[WHAT IS REQUIRED]:
Repeat exactly the stretch of lines from the line containing "build_body(parts, cutters, skin)" through the line containing "low, high = Vector((1e9,)", both included, and nothing else.

#### DATA SHOWN

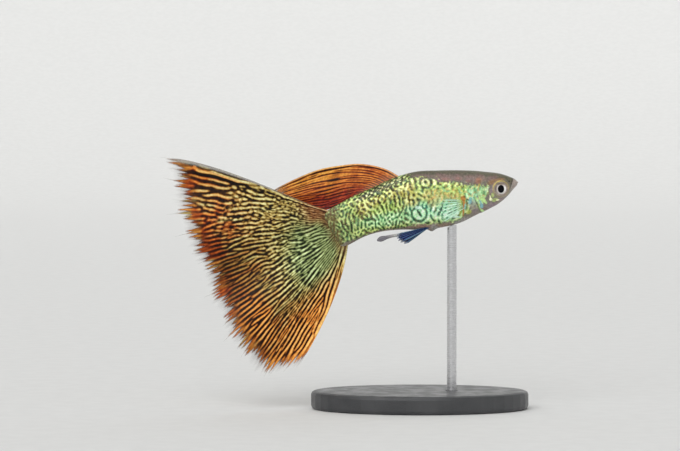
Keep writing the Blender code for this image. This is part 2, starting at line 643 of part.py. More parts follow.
def build_gonopodium(parts, material, torso_room):
    # The male's anal fin: a rod along the belly, with a small flat hood at its tip.
    t = np.linspace(0, len(GONOPODIUM_LINE) - 1, GONOPODIUM_RINGS)
    middle = curve_through(GONOPODIUM_LINE, t)
    ahead = np.gradient(middle, axis=0)
    ahead = ahead / np.linalg.norm(ahead, axis=1)[:, None]
    share = np.linspace(0, 1, len(t))
    hood = hill(share - HOOD_AT, HOOD_SPREAD)
    tall = GONOPODIUM_RADIUS * (1.15 - 0.35 * share) * (1 + 0.9 * hood)
    flat = GONOPODIUM_RADIUS * (1.15 - 0.40 * share) * (1 - 0.15 * hood)
    past = np.clip(share - TIP_CLOSES_AT, 0.0, None) / TIP_CLOSES_OVER
    shrink = np.sqrt(np.clip(1 - past**2, 0.06, 1.0))
    angle = np.linspace(0, 2 * np.pi, GONOPODIUM_SIDES, endpoint=False)
    up = np.stack([-ahead[:, 1], ahead[:, 0]], axis=1)
    up = up * np.sign(up[:, 1:2] + 1e-9)
    rise = (tall * shrink)[:, None] * np.cos(angle)[None, :]
    side = (flat * shrink)[:, None] * np.sin(angle)[None, :]
    x = middle[:, 0:1] + up[:, 0:1] * rise
    z = middle[:, 1:2] + up[:, 1:2] * rise
    made = loft("gonopodium", parts, np.stack([x, side + sway(x), z], axis=-1), material)
    boolean(made, torso_room)


def build_stand(parts, cutters, base_material, rod_material, torso_room):
    bpy.ops.mesh.primitive_cylinder_add(vertices=BASE_SIDES, radius=1.0, depth=BASE_HEIGHT)
    base = bpy.context.object
    base.name = base.data.name = "stand_base"
    stretch = Matrix.Diagonal((BASE_X_RADIUS, BASE_Y_RADIUS, 1.0, 1.0))
    base.data.transform(Matrix.Translation((0.0, 0.0, BASE_HEIGHT / 2)) @ stretch)
    base.data.materials.append(base_material)
    shade_round(base)
    move_to(base, parts)
    edge = base.modifiers.new("rounded edges", "BEVEL")
    edge.width = BASE_BEVEL
    edge.segments = 2
    edge.limit_method = "ANGLE"
    edge.angle_limit = np.radians(BASE_BEVEL_ABOVE)

    floor = BASE_HEIGHT - ROD_SOCKET_DEPTH
    for name, radius, low, high, group in (
        ("stand_rod", ROD_RADIUS, floor + JOINT_GAP, ROD_TOP, parts),
        ("rod socket", ROD_RADIUS + JOINT_GAP, floor, BASE_HEIGHT + SOCKET_OVERSHOOT, cutters),
    ):
        bpy.ops.mesh.primitive_cylinder_add(vertices=ROD_SIDES, radius=radius, depth=high - low)
        made = bpy.context.object
        made.name = made.data.name = name
        made.data.transform(Matrix.Translation((ROD_X, 0.0, (low + high) / 2)))
        move_to(made, group)
    rod = bpy.data.objects["stand_rod"]
    rod.data.materials.append(rod_material)
    shade_round(rod)
    boolean(rod, torso_room)
    boolean(base, bpy.data.objects["rod socket"])


def main():
    clear_scene()
    parts = make_collection("guppy")
    cutters = make_collection("cutters")
    skin = make_material("skin", (0.62, 0.72, 0.42), 0.35)
    eye = make_material("eye", (0.85, 0.86, 0.82), 0.15)
    tail = make_material("tail fin", (0.86, 0.46, 0.12), 0.45)
    dorsal = make_material("dorsal fin", (0.82, 0.34, 0.08), 0.45)
    clear_fin = make_material("clear fins", (0.55, 0.60, 0.66), 0.40)
    base = make_material("stand base", (0.05, 0.05, 0.055), 0.50)
    steel = make_material("stand rod", (0.62, 0.62, 0.64), 0.30, 1.0)

    build_body(parts, cutters, skin)
    build_eyes(parts, eye)
    stretch = (ROOM_START, BODY_END - ROOM_SHORT)
    room = body_loft("room round the body", cutters, stretch, BODY_SIDES, grow=JOINT_GAP)
    build_tail_fin(parts, tail)
    build_dorsal_fin(parts, dorsal, room)
    build_pectoral_fins(parts, clear_fin, room)
    build_pelvic_fins(parts, clear_fin, room)
    build_gonopodium(parts, clear_fin, room)
    build_stand(parts, cutters, base, steel, room)


main()
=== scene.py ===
import bpy
import numpy as np
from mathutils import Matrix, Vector


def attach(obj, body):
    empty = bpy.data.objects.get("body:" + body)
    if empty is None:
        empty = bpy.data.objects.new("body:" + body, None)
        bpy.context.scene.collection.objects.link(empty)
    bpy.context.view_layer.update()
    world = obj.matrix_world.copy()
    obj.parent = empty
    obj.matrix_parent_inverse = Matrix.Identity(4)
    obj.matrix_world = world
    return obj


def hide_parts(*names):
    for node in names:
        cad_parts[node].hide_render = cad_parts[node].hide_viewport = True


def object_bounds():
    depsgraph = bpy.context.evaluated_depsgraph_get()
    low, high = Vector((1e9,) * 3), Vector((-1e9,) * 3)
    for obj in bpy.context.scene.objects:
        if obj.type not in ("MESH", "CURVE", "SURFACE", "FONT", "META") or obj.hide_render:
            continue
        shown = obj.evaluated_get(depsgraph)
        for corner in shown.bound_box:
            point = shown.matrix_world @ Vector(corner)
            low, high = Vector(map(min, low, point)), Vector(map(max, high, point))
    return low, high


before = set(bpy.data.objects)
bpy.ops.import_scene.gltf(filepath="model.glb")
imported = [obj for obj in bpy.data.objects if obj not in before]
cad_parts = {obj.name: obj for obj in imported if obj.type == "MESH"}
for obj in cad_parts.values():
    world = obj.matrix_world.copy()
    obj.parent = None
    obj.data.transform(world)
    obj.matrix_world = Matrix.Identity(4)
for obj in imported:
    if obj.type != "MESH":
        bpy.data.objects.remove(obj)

cadLow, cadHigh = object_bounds()
mm = 0.001


# Curves, soft steps and noise
def unit(x):  # held between 0 and 1
    return np.clip(x, 0, 1)


def hill(distance, spread):  # exp(-(d/s)^2)
    return np.exp(-((distance / spread) ** 2))


def rise(low, high, x):  # the smooth step 3t^2 - 2t^3 between low and high
    t = unit((x - low) / (high - low))
    return t * t * (3 - 2 * t)


def teeth(count, u):  # that many cosine waves from 0 up to 1 and back
    return 0.5 - 0.5 * np.cos(2 * np.pi * count * u)


def lineAt(x, points):  # straight lines from point to point, read at x
    return np.interp(x, *zip(*points))


def circle(count):  # even bearings round a full turn
    return np.linspace(0, 2 * np.pi, count, endpoint=False)


def unitLong(way):  # each vector divided by its length
    return way / np.linalg.norm(way, axis=-1, keepdims=True)


def sheetGrid(across, along, start=0.0, end=1.0):  # u across the rays, v along them
    return np.meshgrid(np.linspace(0, 1, across), np.linspace(start, end, along), indexing="ij")


def curveThrough(points, share):
    # Cubics through all the points, read at a share of the whole way. Between b and c, at f of the
    # way on, it is half of 2b + (c-a)f + (2a-5b+4c-d)f^2 + (3b-a-3c+d)f^3.
    points = np.array(points, float)
    p = np.vstack((2 * points[:1] - points[1:2], points, 2 * points[-1:] - points[-2:-1]))
    t = np.asarray(share, float) * (len(points) - 1)
    row = np.clip(np.floor(t).astype(int), 0, len(points) - 2)
    f = (t - row)[..., None]
    a, b, c, d = (p[row + k] for k in range(4))
    return 0.5 * (2 * b + (c - a) * f + (2 * a - 5 * b + 4 * c - d) * f**2 + (3 * b - a - 3 * c + d) * f**3)


def sway(x):  # the rear's swing to -y: the square of the way back, then straight on
    return -1.1 * (unit((4.0 - x) / 18.0) ** 2 + 2 * np.maximum((-14.0 - x) / 18.0, 0))


def blob(x, z, cx, cz, rx, rz, turn=0.0, strength=1.0):  # a soft ellipse exp(-(r^2)^2), turned by degrees
    c, s = np.cos(np.radians(turn)), np.sin(np.radians(turn))
    across = ((x - cx) * c + (z - cz) * s) / rx
    up = (-(x - cx) * s + (z - cz) * c) / rz
    return strength * np.exp(-((across**2 + up**2) ** 2))


def blobs(x, z, spots):  # the sum of such ellipses, held between 0 and 1
    return unit(sum(blob(x, z, *spot) for spot in spots))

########

[TASK ANSWER]:
    build_body(parts, cutters, skin)
    build_eyes(parts, eye)
    stretch = (ROOM_START, BODY_END - ROOM_SHORT)
    room = body_loft("room round the body", cutters, stretch, BODY_SIDES, grow=JOINT_GAP)
    build_tail_fin(parts, tail)
    build_dorsal_fin(parts, dorsal, room)
    build_pectoral_fins(parts, clear_fin, room)
    build_pelvic_fins(parts, clear_fin, room)
    build_gonopodium(parts, clear_fin, room)
    build_stand(parts, cutters, base, steel, room)


main()
=== scene.py ===
import bpy
import numpy as np
from mathutils import Matrix, Vector


def attach(obj, body):
    empty = bpy.data.objects.get("body:" + body)
    if empty is None:
        empty = bpy.data.objects.new("body:" + body, None)
        bpy.context.scene.collection.objects.link(empty)
    bpy.context.view_layer.update()
    world = obj.matrix_world.copy()
    obj.parent = empty
    obj.matrix_parent_inverse = Matrix.Identity(4)
    obj.matrix_world = world
    return obj


def hide_parts(*names):
    for node in names:
        cad_parts[node].hide_render = cad_parts[node].hide_viewport = True


def object_bounds():
    depsgraph = bpy.context.evaluated_depsgraph_get()
    low, high = Vector((1e9,) * 3), Vector((-1e9,) * 3)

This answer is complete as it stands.